**INSTRUCTIONS FOR THE TASK:** Reproduce exactly the lines of the material beneath, from the line that contains "# Exhaust: a" to the line that contains "imported = [obj", both included, and no other lines.

--- MATERIAL PROVIDED ---

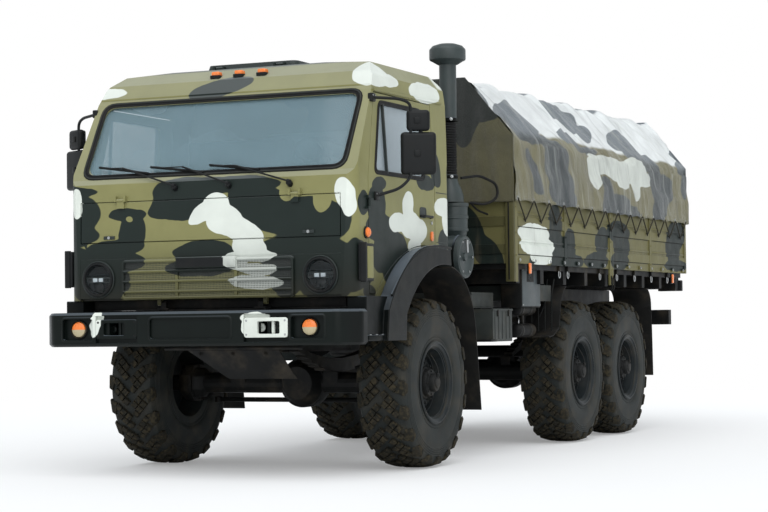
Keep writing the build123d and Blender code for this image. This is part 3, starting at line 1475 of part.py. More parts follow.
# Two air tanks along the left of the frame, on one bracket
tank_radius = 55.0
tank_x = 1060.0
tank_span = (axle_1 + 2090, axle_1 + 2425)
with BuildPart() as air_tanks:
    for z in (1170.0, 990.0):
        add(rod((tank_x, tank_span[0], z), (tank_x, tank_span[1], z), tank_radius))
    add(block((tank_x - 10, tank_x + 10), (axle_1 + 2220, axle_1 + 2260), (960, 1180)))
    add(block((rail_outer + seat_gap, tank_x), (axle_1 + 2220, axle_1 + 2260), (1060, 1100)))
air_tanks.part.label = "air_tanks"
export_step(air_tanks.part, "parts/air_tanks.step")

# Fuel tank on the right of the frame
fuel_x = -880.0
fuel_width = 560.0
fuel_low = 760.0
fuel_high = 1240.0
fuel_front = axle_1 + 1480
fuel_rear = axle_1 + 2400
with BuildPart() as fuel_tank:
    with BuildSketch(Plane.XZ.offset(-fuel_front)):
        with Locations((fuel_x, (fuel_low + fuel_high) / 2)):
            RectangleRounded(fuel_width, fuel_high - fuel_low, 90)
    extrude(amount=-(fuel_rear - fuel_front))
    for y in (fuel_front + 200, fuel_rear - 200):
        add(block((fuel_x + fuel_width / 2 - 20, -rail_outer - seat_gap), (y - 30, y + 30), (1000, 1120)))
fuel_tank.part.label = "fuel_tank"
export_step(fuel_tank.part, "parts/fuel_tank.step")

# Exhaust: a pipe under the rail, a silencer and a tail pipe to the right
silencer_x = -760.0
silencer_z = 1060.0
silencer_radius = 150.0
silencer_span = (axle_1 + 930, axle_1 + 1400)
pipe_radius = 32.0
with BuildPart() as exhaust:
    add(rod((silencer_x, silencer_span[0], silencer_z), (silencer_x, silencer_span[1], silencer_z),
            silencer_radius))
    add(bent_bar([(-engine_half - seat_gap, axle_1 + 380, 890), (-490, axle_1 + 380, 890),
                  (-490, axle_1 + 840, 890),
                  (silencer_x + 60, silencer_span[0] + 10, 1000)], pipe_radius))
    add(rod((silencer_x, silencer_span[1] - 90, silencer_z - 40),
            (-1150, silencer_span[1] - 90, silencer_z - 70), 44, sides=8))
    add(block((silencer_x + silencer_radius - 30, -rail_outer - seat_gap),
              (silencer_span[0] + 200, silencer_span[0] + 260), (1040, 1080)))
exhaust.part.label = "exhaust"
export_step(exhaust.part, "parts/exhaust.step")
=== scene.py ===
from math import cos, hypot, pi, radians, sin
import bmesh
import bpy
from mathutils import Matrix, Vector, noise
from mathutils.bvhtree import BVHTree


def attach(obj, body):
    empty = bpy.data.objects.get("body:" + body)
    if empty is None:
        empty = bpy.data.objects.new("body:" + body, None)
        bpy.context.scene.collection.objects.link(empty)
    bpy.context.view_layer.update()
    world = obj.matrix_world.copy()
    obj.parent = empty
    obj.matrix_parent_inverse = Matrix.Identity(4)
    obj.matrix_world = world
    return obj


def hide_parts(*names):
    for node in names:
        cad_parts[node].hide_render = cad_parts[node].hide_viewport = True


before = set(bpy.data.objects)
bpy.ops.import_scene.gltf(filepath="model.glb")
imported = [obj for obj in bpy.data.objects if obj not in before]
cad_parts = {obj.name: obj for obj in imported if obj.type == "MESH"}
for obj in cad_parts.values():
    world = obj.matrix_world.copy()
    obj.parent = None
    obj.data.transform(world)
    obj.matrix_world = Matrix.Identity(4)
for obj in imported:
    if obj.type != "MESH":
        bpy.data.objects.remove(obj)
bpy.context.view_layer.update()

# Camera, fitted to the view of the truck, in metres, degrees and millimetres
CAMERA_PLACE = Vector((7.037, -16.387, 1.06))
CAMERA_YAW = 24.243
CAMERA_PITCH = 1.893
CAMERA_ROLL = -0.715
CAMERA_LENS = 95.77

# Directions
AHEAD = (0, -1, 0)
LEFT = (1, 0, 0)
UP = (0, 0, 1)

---

**ANSWER FOR THIS EXERCISE:**
# Exhaust: a pipe under the rail, a silencer and a tail pipe to the right
silencer_x = -760.0
silencer_z = 1060.0
silencer_radius = 150.0
silencer_span = (axle_1 + 930, axle_1 + 1400)
pipe_radius = 32.0
with BuildPart() as exhaust:
    add(rod((silencer_x, silencer_span[0], silencer_z), (silencer_x, silencer_span[1], silencer_z),
            silencer_radius))
    add(bent_bar([(-engine_half - seat_gap, axle_1 + 380, 890), (-490, axle_1 + 380, 890),
                  (-490, axle_1 + 840, 890),
                  (silencer_x + 60, silencer_span[0] + 10, 1000)], pipe_radius))
    add(rod((silencer_x, silencer_span[1] - 90, silencer_z - 40),
            (-1150, silencer_span[1] - 90, silencer_z - 70), 44, sides=8))
    add(block((silencer_x + silencer_radius - 30, -rail_outer - seat_gap),
              (silencer_span[0] + 200, silencer_span[0] + 260), (1040, 1080)))
exhaust.part.label = "exhaust"
export_step(exhaust.part, "parts/exhaust.step")
=== scene.py ===
from math import cos, hypot, pi, radians, sin
import bmesh
import bpy
from mathutils import Matrix, Vector, noise
from mathutils.bvhtree import BVHTree


def attach(obj, body):
    empty = bpy.data.objects.get("body:" + body)
    if empty is None:
        empty = bpy.data.objects.new("body:" + body, None)
        bpy.context.scene.collection.objects.link(empty)
    bpy.context.view_layer.update()
    world = obj.matrix_world.copy()
    obj.parent = empty
    obj.matrix_parent_inverse = Matrix.Identity(4)
    obj.matrix_world = world
    return obj


def hide_parts(*names):
    for node in names:
        cad_parts[node].hide_render = cad_parts[node].hide_viewport = True


before = set(bpy.data.objects)
bpy.ops.import_scene.gltf(filepath="model.glb")
imported = [obj for obj in bpy.data.objects if obj not in before]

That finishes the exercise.